Todos tenemos a lo lejos otro mundo mucho más grande que nos invita a ser libres.

GUSTAVO LEIVAGustavo Leiva


 

A finales del año pasado, con el apoyo de la casa editorial F&G, se publicó el libro Servir a la Vida, del doctor Rodolfo Paiz Andrade y la colaboración de Gustavo Leiva.

Como muchos de los temas de este libro son de importancia nacional y mundial, tomé la decisión de escribir una serie de artículos alrededor de este tema para los lectores de Crónica.

La imagen central del libro gira alrededor de esta historia: en una isla remota vivía, desde hace mucho tiempo, una comunidad que, en días claros, podía ver que a lo lejos existía otro mundo, otro lugar mucho más grande que su pequeña isla, que parecía una prisión. También, de vez en cuando, se acercaban a esta isla personas del otro lado del mundo que les ofrecían enseñarles a nadar o a velear, para pasar al otro lado. Siempre ocurría lo mismo.

Al principio la gente de la isla se encantaba. Convocaban a todos y, en grupo, tomaban la decisión de partir hacia el mundo nuevo. El día de la salida, cada uno de estos isleños llevaba sobre sus espaldas un enorme bulto lleno de repollos. El bulto pesaba más de una tonelada. Cuando los visitantes les advirtieron que no podrían nadar ni navegar con semejante cargamento, ellos se molestaron y dijeron no se irían, porque los repollos les garantizarían sobrevivir una vez estuvieran en tierras desconocidas. Así que, gracias, pero no, será en otra ocasión.

Por supuesto que el libro se hace interesante siempre que sus lectores hagan esfuerzos extraordinarios por situarse en la historia, y preguntarse: ¿en qué lado del mundo estoy? ¿Soy acaso uno de esos isleños? Si la repuesta, después de una buena reflexión, es un sí, la otra pregunta obligada es: ¿a qué equivale esa tonelada de repollos que llevo sobre las espaldas? Y más: ¿por qué no puedo dejar mis repollos y tratar de aprender a cruzar las grandes aguas?

Si uno se pone en el papel del isleño, hay algo que no se puede negar: todos tenemos a lo lejos otro mundo mucho más grande que nos invita a ser libres.

Es obvio que la isla, los isleños y los personajes que se ofrecen enseñarles a nadar o a velear son, en realidad, ficticios. El libro Servir a la Vida los usa para reflexionar sobre lo único que sí es cierto y que es verdadero: la tonelada de repollos sobre nuestras espaldas. ¿Cuáles son mis repollos y por qué pesan una tonelada? ¿Por qué no puedo pensar que exista otra vida sin ellos? Aun si cruzara las grandes aguas con mis repollos, ¿de qué serviría llegar al otro continente si seguiría viviendo de mis repollos?

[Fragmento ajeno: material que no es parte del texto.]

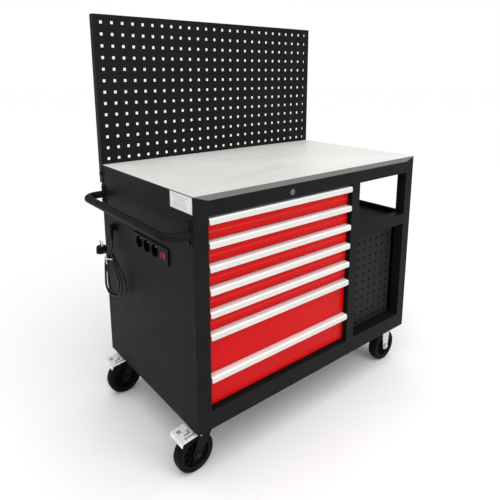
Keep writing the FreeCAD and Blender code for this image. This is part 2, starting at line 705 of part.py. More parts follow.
def make_swivel_plates():
    plates = []
    for y in (d.caster_inset, far_casters):
        x = d.swivel_inset
        race = cylinder(x, y, -d.plate_sheet - d.race_height, d.race_radius, d.race_height)
        pin_length = d.race_gap * 2 + d.crown_sheet
        pin = cylinder(x, y, -d.plate_sheet - d.race_height - pin_length, d.king_radius, pin_length)
        nut = hexagon(x, y, crown_top - d.crown_sheet - d.race_gap - d.king_nut_height, d.king_nut,
                      d.king_nut_height)
        plates.append(fused(mounting_plate(x, y), race, pin, nut))
    sub_part("swivel_plates", group(*plates))


def make_fixed_forks():
    forks = []
    for y in (d.caster_inset, far_casters):
        body = new_body("fixed_fork_body")
        leg_blank(body, -d.race_radius + 4, d.race_radius - 4, -d.plate_sheet, 0, -axle_drop)
        at(body, fixed_place, y, 0)
        forks.append(fused(body, mounting_plate(fixed_place, y)))
    sub_part("fixed_forks", group(*forks))


def axle_pin(x, y):
    head = d.axle_radius + 3
    half = leg_outer
    return fused(cylinder(x, y - half, -axle_drop, d.axle_radius, half * 2, "Y"),
                 hexagon(x, y - half - 5, -axle_drop, head + 1, 5, "Y"),
                 hexagon(x, y + half, -axle_drop, head + 1, 5, "Y"))


def make_wheel(place, x, y):
    tyre = new_body("tyre_body")
    section = new_sketch(tyre, "YZ_Plane")
    bed = wheel_radius - d.tyre_wall
    rectangle(section, 0, bed, d.wheel_width, d.tyre_wall)
    ring = revolve(tyre, section, "H_Axis")
    rounded(tyre, ring, d.tread_round,
            lambda edge, middle: near(math.hypot(middle.x, middle.z), wheel_radius)
            and edge.Curve.TypeId == "Part::GeomCircle")
    sub_part("tyre_" + place, tyre, x, y - d.wheel_width / 2, -axle_drop)
    hub = new_body("hub_body")
    section = new_sketch(hub, "YZ_Plane")
    half_boss = d.boss_width / 2
    half_web = d.web_width / 2
    half_rim = d.wheel_width / 2
    bore = d.axle_radius + d.axle_play
    rim = bed - d.rim_wall
    steps = [(half_boss, bore), (half_boss, d.boss_radius), (half_web, d.boss_radius), (half_web, rim),
             (half_rim, rim), (half_rim, bed)]
    mirrored = [(-across, up) for across, up in reversed(steps)]
    outline(section, steps + mirrored)
    revolve(hub, section, "H_Axis")
    sub_part("hub_" + place, hub, x, y, -axle_drop)


def make_pedal(label, y):
    """A pressed brake pedal: a wide tread plate, a lip at its outer edge, two cheeks and pivot stubs."""
    body = new_body(label + "_body")
    top = -d.pedal_depth
    low = top - d.pedal_drop
    wall = d.pedal_sheet
    cheek_inner = leg_outer + d.leg_gap
    cheek_outer = cheek_inner + d.pedal_cheek
    reach = d.stub_radius + 3
    pivot_z = -d.pedal_pivot_drop
    cheek = new_sketch(body, "XZ_Plane")
    outline(cheek, [(-d.pedal_inner - 22, top - wall * 1.6), (-d.pedal_inner, top - wall / 2),
                    (-d.pedal_pivot + reach, pivot_z), (-d.pedal_pivot, pivot_z - reach),
                    (-d.pedal_pivot - reach, pivot_z)])
    extrude(body, "Pad", cheek, cheek_outer * 2, side="Symmetric")
    gap = new_sketch(body, "XZ_Plane")
    rectangle(gap, -d.pedal_outer, pivot_z - d.leg_round, d.pedal_outer, d.leg_round - pivot_z)
    extrude(body, "Pocket", gap, cheek_inner * 2, side="Symmetric")
    side = new_sketch(body, "XZ_Plane")
    outline(side, [(-d.pedal_inner, top), (-d.pedal_outer, low), (-d.pedal_outer - wall, low - d.pedal_lip),
                   (-d.pedal_outer, low - d.pedal_lip), (-d.pedal_outer + wall, low - wall),
                   (-d.pedal_inner, top - wall)])
    extrude(body, "Pad", side, d.pedal_wide, side="Symmetric")
    at(body, d.swivel_inset, y, 0)
    stubs = []
    for start in (leg_inner + d.seam, -cheek_inner):
        stubs.append(cylinder(d.swivel_inset - d.pedal_pivot, y + start, pivot_z, d.stub_radius,
                              cheek_inner - leg_inner - d.seam, "Y"))
    sub_part(label, fused(body, *stubs))


def make_casters():
    rows = (("front", d.caster_inset), ("rear", far_casters))
    make_swivel_plates()
    make_fixed_forks()
    swivel_wheel = d.swivel_inset - d.swivel_trail
    for place, y in rows:
        make_swivel_fork("swivel_fork_" + place, y)
        sub_part("swivel_axle_" + place, axle_pin(swivel_wheel, y))
        make_pedal("brake_pedal_" + place, y)
        make_wheel("left_" + place, swivel_wheel, y)
        make_wheel("right_" + place, fixed_place, y)
    sub_part("fixed_axles", group(*[axle_pin(fixed_place, y) for _, y in rows]))


# ---------------------------------------------------------------- fasteners
def make_fasteners():
    heads = []
    for x in (d.swivel_inset, fixed_place):
        for y in (d.caster_inset, far_casters):
            for across in (-d.plate_pitch_long / 2, d.plate_pitch_long / 2):
                for along in (-d.plate_pitch_wide / 2, d.plate_pitch_wide / 2):
                    heads.append(hexagon(x + across, y + along, -d.plate_sheet - d.bolt_head_height,
                                         d.bolt_head, d.bolt_head_height))
    face = -d.handle_plate_sheet - d.seam - d.bolt_head_height
    for y in (d.handle_end, d.body_depth - d.handle_end):
        for up in (-d.bolt_pitch / 2, d.bolt_pitch / 2):
            heads.append(cylinder(face, y, d.handle_height + up, d.bolt_head, d.bolt_head_height, "X"))
    ear = board_face + d.board_flange / 2
    for x in (-d.board_overhang - d.bolt_head_height, d.body_width + d.board_overhang):
        heads.append(cylinder(x, ear, body_height - d.board_ear / 2, d.bolt_head, d.bolt_head_height, "X"))
    sub_part("fasteners", group(*heads))


# ---------------------------------------------------------------- mains lead
# The free stretch of the lead, from the end of the gland's sleeve down into the hank.
LEAD_ROUTE = [(-13, 500, 458), (-13, 500, 448.6), (-14.7, 498.7, 439.5), (-18.1, 496.1, 431.1),
              (-22.9, 492.4, 423.9), (-28.9, 487.8, 418.4), (-33.7, 484.2, 411.2), (-37.1, 481.6, 402.8),
              (-38.8, 480.3, 393.7), (-38.8, 480.3, 384.3)]


def lead_path(points):
    """Straight runs joined by tangent arcs, each as large as its two runs allow."""
    edges = []
    radii = []
    previous = points[0]
    for before, corner, after in zip(points, points[1:], points[2:]):
        back = before - corner
        ahead = after - corner
        shorter = min(back.Length, ahead.Length)
        half_turn = (math.pi - back.getAngle(ahead)) / 2
        reach = 0.49 * shorter
        radii.append(reach / math.tan(half_turn))
        back.normalize()
        ahead.normalize()
        start = corner + back * reach
        finish = corner + ahead * reach
        inward = (back + ahead).normalize()
        middle = corner + inward * (radii[-1] / math.cos(half_turn) - radii[-1])
        edges.append(Part.LineSegment(previous, start).toShape())
        edges.append(Part.Arc(start, middle, finish).toShape())
        previous = finish
    edges.append(Part.LineSegment(previous, points[-1]).toShape())
    return Part.Wire(edges), radii


def make_lead():
    """The lead's tube is a sweep along arcs in space, so its shape is set from the sheet's radius."""
    points = [Vector(*point) for point in LEAD_ROUTE]
    path, radii = lead_path(points)
    section = Part.Wire([Part.Circle(points[0], points[1] - points[0], value_of(d.lead_radius)).toShape()])
    tube = path.makePipeShell([section], True, True)
    expected = math.pi * value_of(d.lead_radius) ** 2 * path.Length
    print("lead radii", [round(radius, 1) for radius in radii], "length", round(path.Length, 1),
          "volume ratio", round(tube.Volume / expected, 4))
    lead = doc.addObject("Part::Feature", "lead_tube")
    lead.Shape = tube
    sub_part("mains_lead", lead)


# The hank's outline in its own plane, across and up from its lowest point, from the tie downwards.
HANK_OUTLINE = [(-34, 158), (-46, 125), (-46, 70), (-38, 16), (-16, 0), (24, 4), (44, 24), (44, 62),
                (30, 112), (2, 150), (-10, 158)]
HANK_PLACE = (-31, 455, 268)
HANK_TURN = -62               # degrees from x to the hank's plane, seen from above


def make_hank():
    body = new_body("hank_body")
    side = new_sketch(body, "XZ_Plane")
    outline(side, HANK_OUTLINE)
    pad = extrude(body, "Pad", side, d.hank_thickness, side="Symmetric")
    rounded(body, pad, d.hank_thickness * 0.3,
            lambda edge, middle: not runs_along(edge, Vector(0, 1, 0)) and middle.z < 150)
    turned(body, Vector(0, 0, 1), HANK_TURN)
    sub_part("lead_hank", body, *HANK_PLACE)


PLUG_PLACE = (-43, 525, 409)


def make_plug():
    """An angled plug: a flat round body, two pins upwards, and a sleeve that runs to the hank."""
    x, y, z = PLUG_PLACE
    body = cylinder(x, y, z, d.plug_radius, d.plug_thickness)
    sleeve = cone(x, y, z + d.plug_thickness / 2, d.lead_radius * 2.2, d.lead_radius * 1.2, 37, "Y")
    turned(sleeve, Vector(1, 0, 0), TURN)
    pins = []
    for side in (-d.pin_pitch / 2, d.pin_pitch / 2):
        pins.append(cylinder(x, y + side, z + d.plug_thickness, d.pin_radius, d.pin_length))
    sub_part("mains_plug", fused(body, sleeve, *pins))


# ---------------------------------------------------------------- build, check and write
def write_parts():
    doc.recompute()
    failed = [thing.Name for thing in doc.Objects if "Invalid" in thing.State or "Error" in thing.State]
    if failed:
        raise RuntimeError(f"failed objects: {failed}")
    for node in NODES:
        if node.Shape.isNull() or not node.Shape.isValid():
            raise RuntimeError(f"{node.Label} has no valid shape")
    os.makedirs("parts", exist_ok=True)
    for node in NODES:
        node.Shape.exportStep(f"parts/{node.Label}.step")
    print(len(NODES), "sub-parts written")


make_front_frame()
make_side_panels()
make_rear_and_base()
make_shelf()
make_back_board()
make_hook_panel()
make_worktop()
make_drawers()
make_uprights()
make_handle()
make_power_strip()
make_gland()
make_lock()
make_casters()
make_fasteners()
make_lead()
make_hank()
make_plug()
write_parts()
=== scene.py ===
"""Looks of the mobile workbench: camera, finishes, mains lead, wheels, small trim, floor and light.

Metres, in the frame of the CAD model. Cabinet coordinates (cab) are millimetres from the lower left front
corner of the body: x along the front, y to the rear, z up.
"""
import json
import math

import bmesh
import bpy
from mathutils import Matrix, Vector


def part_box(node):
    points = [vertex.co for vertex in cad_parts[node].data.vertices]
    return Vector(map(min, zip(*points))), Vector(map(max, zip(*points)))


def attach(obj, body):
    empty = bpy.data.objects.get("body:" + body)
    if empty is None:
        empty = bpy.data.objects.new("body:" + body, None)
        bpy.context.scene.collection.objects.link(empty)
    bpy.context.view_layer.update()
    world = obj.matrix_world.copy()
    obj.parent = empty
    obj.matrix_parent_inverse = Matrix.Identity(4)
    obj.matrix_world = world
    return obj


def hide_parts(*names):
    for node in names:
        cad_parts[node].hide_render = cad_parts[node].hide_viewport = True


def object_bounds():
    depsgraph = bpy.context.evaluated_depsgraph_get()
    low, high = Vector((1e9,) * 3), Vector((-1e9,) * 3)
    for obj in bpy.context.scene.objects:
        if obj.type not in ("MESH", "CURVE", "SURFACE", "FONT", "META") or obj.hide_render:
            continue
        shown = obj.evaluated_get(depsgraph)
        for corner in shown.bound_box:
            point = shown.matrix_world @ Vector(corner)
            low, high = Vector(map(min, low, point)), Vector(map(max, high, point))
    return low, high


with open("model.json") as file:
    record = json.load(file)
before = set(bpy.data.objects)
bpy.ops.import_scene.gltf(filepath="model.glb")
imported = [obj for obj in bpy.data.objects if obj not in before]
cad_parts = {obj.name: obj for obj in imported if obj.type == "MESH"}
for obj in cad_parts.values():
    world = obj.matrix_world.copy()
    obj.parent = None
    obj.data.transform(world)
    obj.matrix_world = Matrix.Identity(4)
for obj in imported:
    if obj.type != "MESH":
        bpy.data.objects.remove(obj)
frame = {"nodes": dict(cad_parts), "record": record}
cad_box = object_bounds()

MM = 0.001
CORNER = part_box("front_frame")[0]
UP = Vector((0, 0, 1))
WELD = 1e-6                  # vertices nearer than this are one, m


def cab(x, y, z):
    """A point given in cabinet millimetres, in the row frame."""
    return CORNER + Vector((x, y, z)) * MM


# ---------------------------------------------------------------- camera
CAMERA_PLACE = (-1.0998, -1.3165, 1.1708)
CAMERA_TURN = 39.18          # degrees to the right of straight ahead
CAMERA_DIP = 11.94           # degrees below the horizon
CAMERA_LENS = 34.67
CAMERA_SHIFT = -0.15


def make_camera():
    data = bpy.data.cameras.new("camera")
    data.lens = CAMERA_LENS
    data.sensor_width = 36
    data.shift_y = CAMERA_SHIFT
    camera = bpy.data.objects.new("camera", data)
    turn, dip = math.radians(CAMERA_TURN), math.radians(CAMERA_DIP)
    ahead = Vector((math.sin(turn) * math.cos(dip), math.cos(turn) * math.cos(dip), -math.sin(dip)))
    camera.rotation_mode = "QUATERNION"
    camera.rotation_quaternion = ahead.to_track_quat("-Z", "Y")
    camera.location = CAMERA_PLACE
    bpy.context.scene.collection.objects.link(camera)
    bpy.context.scene.camera = camera


# ---------------------------------------------------------------- mesh helpers
def add_object(name, data, body, material):
    piece = bpy.data.objects.new(name, data)
    bpy.context.scene.collection.objects.link(piece)
    data.materials.append(material)
    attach(piece, body)
    return piece


def mesh_object(name, bm, body, material, smooth=35):
    """A mesh whose edges stay sharp where its faces meet at more than `smooth` degrees."""
    bmesh.ops.recalc_face_normals(bm, faces=bm.faces)
    limit = math.radians(smooth)
    for edge in bm.edges:
        edge.smooth = len(edge.link_faces) == 2 and edge.calc_face_angle(0) < limit
    for face in bm.faces:
        face.smooth = True
    mesh = bpy.data.meshes.new(name)
    bm.to_mesh(mesh)
    bm.free()
    return add_object(name, mesh, body, material)


def join_into(bm, other, matrix=None):
    """Add the mesh `other` to `bm`, moved by `matrix`."""
    if matrix is not None:
        bmesh.ops.transform(other, matrix=matrix, verts=other.verts)
    mesh = bpy.data.meshes.new("part")
    other.to_mesh(mesh)
    other.free()
    bm.from_mesh(mesh)
    bpy.data.meshes.remove(mesh)


def block(size, bevel=0.0, segments=3):
    """A box with its middle at the origin and rounded edges."""
    bm = bmesh.new()
    bmesh.ops.create_cube(bm, size=1)
    bmesh.ops.scale(bm, vec=size, verts=bm.verts)
    if bevel:
        bmesh.ops.bevel(bm, geom=list(bm.edges), offset=bevel, segments=segments, profile=0.5,
                        affect="EDGES")
    return bm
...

En el libro se encuentra la respuesta que, según el autor, da Ilya Prigogine:

Ilya Prigogine recibió el Premio Nobel de Química en año de 1977 por su trabajo innovador alrededor de lo que son estructuras disipativas. Siguiendo la imagen de la isla de los repollos, Prigogine es a quien debemos agradecerle haber tomado la decisión trascendental de aprender a nadar sin llevar los repollos a cuestas. Todos los repollos que nos daban la seguridad de estar viviendo en un mundo estable, en equilibrio, que era predecible y que era controlable, de pronto pierden su sentido. Prigogine demostró que las moléculas que componen la materia del universo, en lugar de ser objetos inertes y controlables, son capaces de cohesionarse, de verse como sistemas y de actuar como un todo creando su propio tiempo, siempre y cuando no estén en reposo, siempre y cuando estén más allá de un estado de equilibrio —ver página 71—.

Este tema necesita horas y días de reflexión profunda. El libro de Fito puede ser una gran ayuda para encontrar esta respuesta que es fundamental si queremos sobrevivir a las exigencias del siglo XXI.

Por el momento, y para animar a los lectores de Crónica a ir a la librería y comprar el libro, quiero adelantarles este secreto que, ojalá, les revele todo su valor cuando estén necesitados de dar el salto cuántico y salir, cada uno, de nuestras islas y del cargamento de repollos que nos mantienen presos.

Existen dos realidades que se convierten en nuestra mente en una sola: la realidad que es estable y predecible, la que está en equilibrio y puedo controlar –que son mis repollos–, y la otra, la realidad que es impredecible, la que no puedo ver y que no puedo controlar porque emerge a cada momento desde mi entorno, que nada tiene que ver con mis repollos y que me invita a vivir en libertad.